It's an old saw and is in my book, but I also understand that the depth of the concept is frequently not understood. Will your horse do as you ask forward, backward, left, right, up, down or stand still WHEN you ask?
If we even ask this question of ourselves, we get to the do as you ask and then aren't very precise about the answer. But, the second part of the concept is WHEN you ask.
If a horse does what you ask because he was going to do it anyway, or it's convenient for him, or it's not a big deal, no difficulty or stretch, that isn't what we're going for here. Will your horse do it when he doesn't want to?
This takes time setting up situations where you can test horse's responses and test your own skills, observations and knowledge. While you don't need to have the exact experience that you may encounter down the road, it certainly helps if you take every opportunity that arises and make up others.
Taking every opportunity encompasses a lot more from the person in awareness and a lot less of making opportunities. This is because all the little things that horse does that person does not correct/teach are where the opportunities are. A step here, a shift in weight there, put this foot here, no, not that foot and don't shove me with your nose when you're irritated. You can pin your ears and swish your tail, but not for very long. Only as long as I see that you're trying to figure it out. Do you have to? How can you get out of this? You don't understand. Yes, horse those are perfectly fine questions for you to have and contemplate. I'll wait. Well, ready to give it another shot? Well yes, we are working on this. No, not that foot. No, not there. That wasn't it. Nope, not that. I'll wait. But, I'm going to keep asking and only helping you with a small clue every so often if I think you really don't UNDERSTAND. I'm not going to help you much if you're just being difficult because you think you can out persist me.
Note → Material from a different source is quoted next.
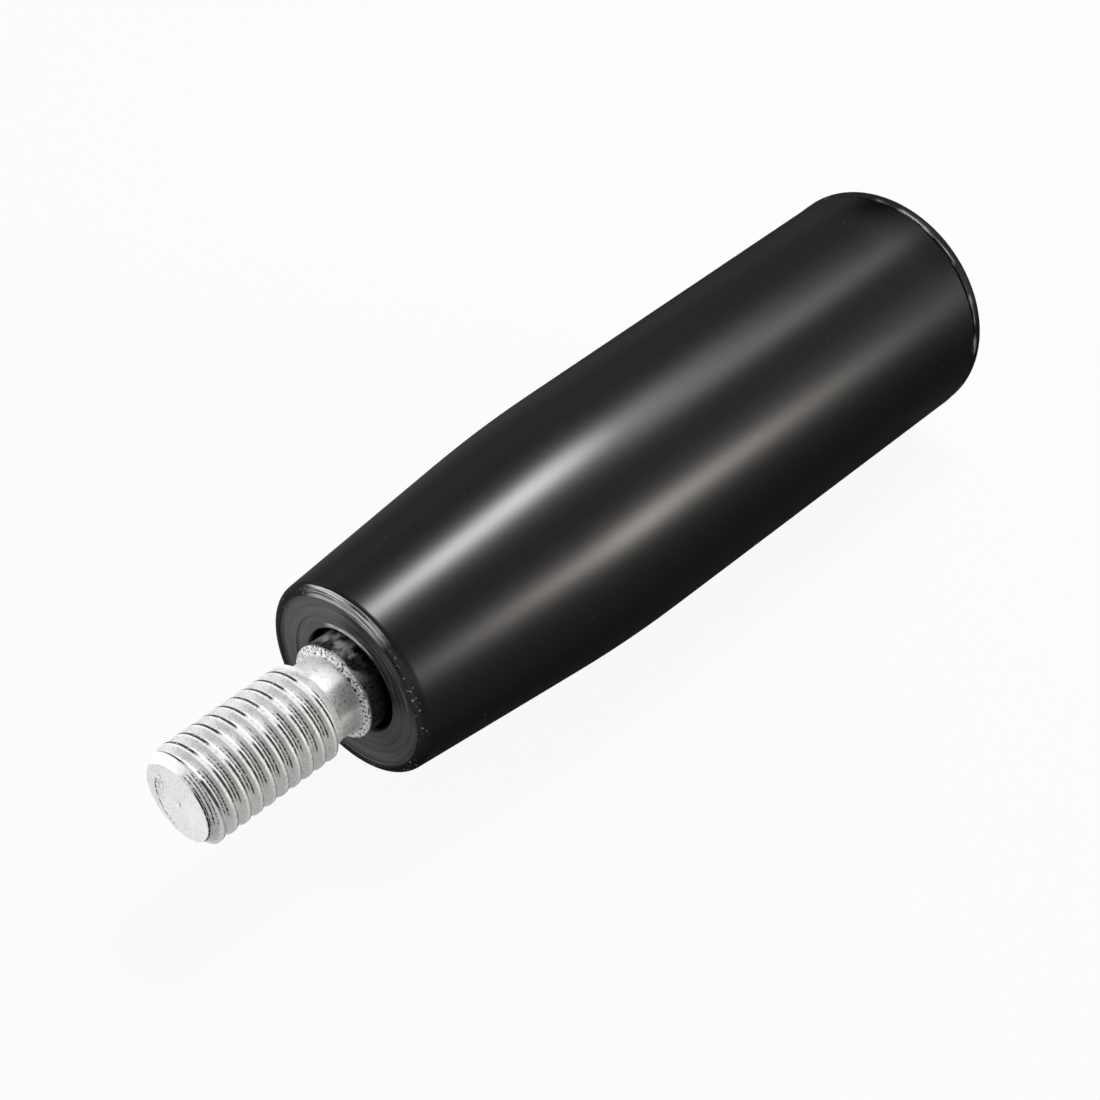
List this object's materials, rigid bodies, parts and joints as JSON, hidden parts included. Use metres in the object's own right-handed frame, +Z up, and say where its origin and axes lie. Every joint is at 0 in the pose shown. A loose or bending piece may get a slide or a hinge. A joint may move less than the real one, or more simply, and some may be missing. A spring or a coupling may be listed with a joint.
{
  "type": "revolving machine handle",
  "caption": "Black moulded grip, slim at the front and swelling to a long straight rear, that turns freely on a plated steel spindle with a threaded mounting stud.",
  "frame": {"origin": "middle of the spindle's shoulder, which seats on the crank arm or handwheel", "axes": "+X along the spindle, out from the machine through the grip; the stud points to -X; +Z up with the handle level, as on an upright handwheel"},
  "size_m": [0.1075, 0.0283, 0.0282],
  "materials": {
    "plated_steel": "bright zinc plating over turned steel",
    "grip_plastic": "glossy moulded black",
    "cap_plastic": "satin moulded black"
  },
  "bodies": {
    "spindle": {"spindle": "plated_steel"},
    "grip": {"grip": "grip_plastic", "end_cap": "cap_plastic"}
  },
  "joints": [
    {"name": "grip_turn", "type": "hinge", "parent": "spindle", "child": "grip", "pos_m": [0, 0, 0], "axis": [1, 0, 0], "continuous": true}
  ]
}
ALL this can happen just walking over to where you were going to tack up. If you tack up without fixing these slights, they will carry over to the ride where you might have a bit more trouble with them once you're mounted. Even if you don't have trouble that day, when the chips are down or the vet is there or some other crisis arises, right when you really hope that your horse is going to do as you ask WHEN you ask, horse is going to say, "well, I rarely do as you ask, why would I do it when I REALLY don't want to"? And horse's response is right. Why would he? It, of course, is a matter of trust and respect along with time spent earning both that contributes to cooperation and accomplishment.
People just want to get on. Sadly, getting on isn't as much fun as it could be if horse did what person wanted. This doesn't make horse bad or wrong. Not at all. Just a horse. Person doesn't take the time to be precise and horse is aware of every lapse of precision because he gets points for it.